JANUARY 29, 1960
NEW YORK—It is encouraging to read that the United States really is trying to find compromises through the negotiations now going on in Geneva so that a treaty can be arrived at on nuclear testing.
I have never understood why the U.S. has kept insisting that we would not ban underground nuclear explosions, because they are extremely difficult to detect. I think what we should do is to redouble our efforts to find new ways of detecting and not stop trying to get any tests banned.
One of the things we now suggest, apparently, is that everybody should redouble their efforts to study methods for detecting underground explosions. This seems to me very sensible.
I have a request to speak again of the hope that some people have that before long the Congress will proclaim one day in the year a "National Teachers' Day."
It is not proposed that this should be a national holiday, but just a day on which we should recall in every way we can how much we owe to the teachers of the country.
It might also help—if we had a day of this kind—to overcome some of the difficulties we have in bringing home to the citizens of every community the need for backing whatever plans are made that will enable communities to improve their school facilities and to pay higher salaries to their teachers.

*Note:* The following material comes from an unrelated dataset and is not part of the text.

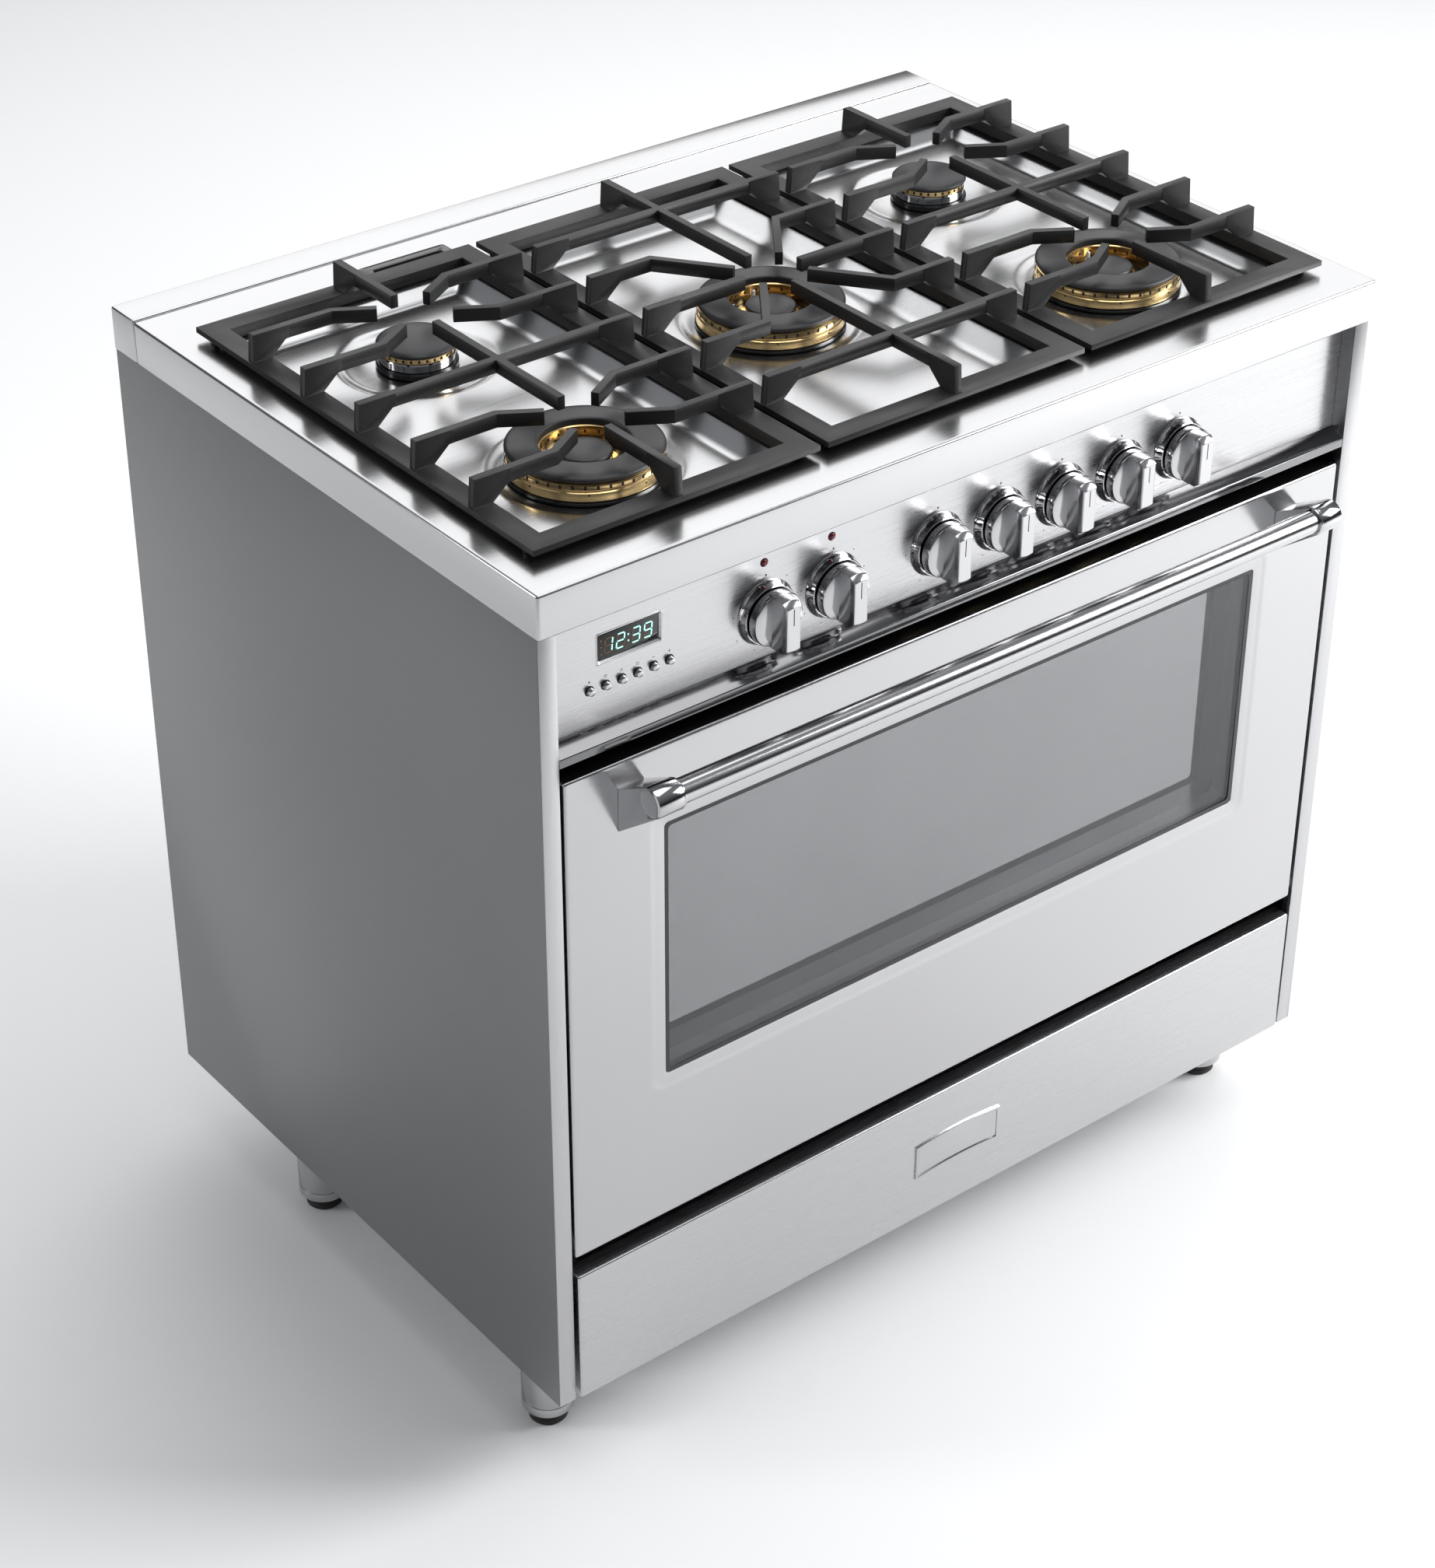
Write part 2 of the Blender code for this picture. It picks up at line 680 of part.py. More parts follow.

With better pay teachers could afford just to be teachers. They would not have to hold a couple of other jobs in order to be able to live. In the big cities this would make a big difference, for many teachers now have no time to stay after school and perhaps help the few students who need such help. They must hold other jobs in order to support their families.
A National Teachers' Day would make us think about the importance of the teacher to our children. It also might make a great difference in the delinquency problem of our country.
No one can look at the proposal for the development of a World Trade Center at the lower tip of Manhattan Island (New York City) without being interested in the thought of an exhibition center where there would be shown goods from all over the world.
As one minor by-product, think what an education this would provide for our young people!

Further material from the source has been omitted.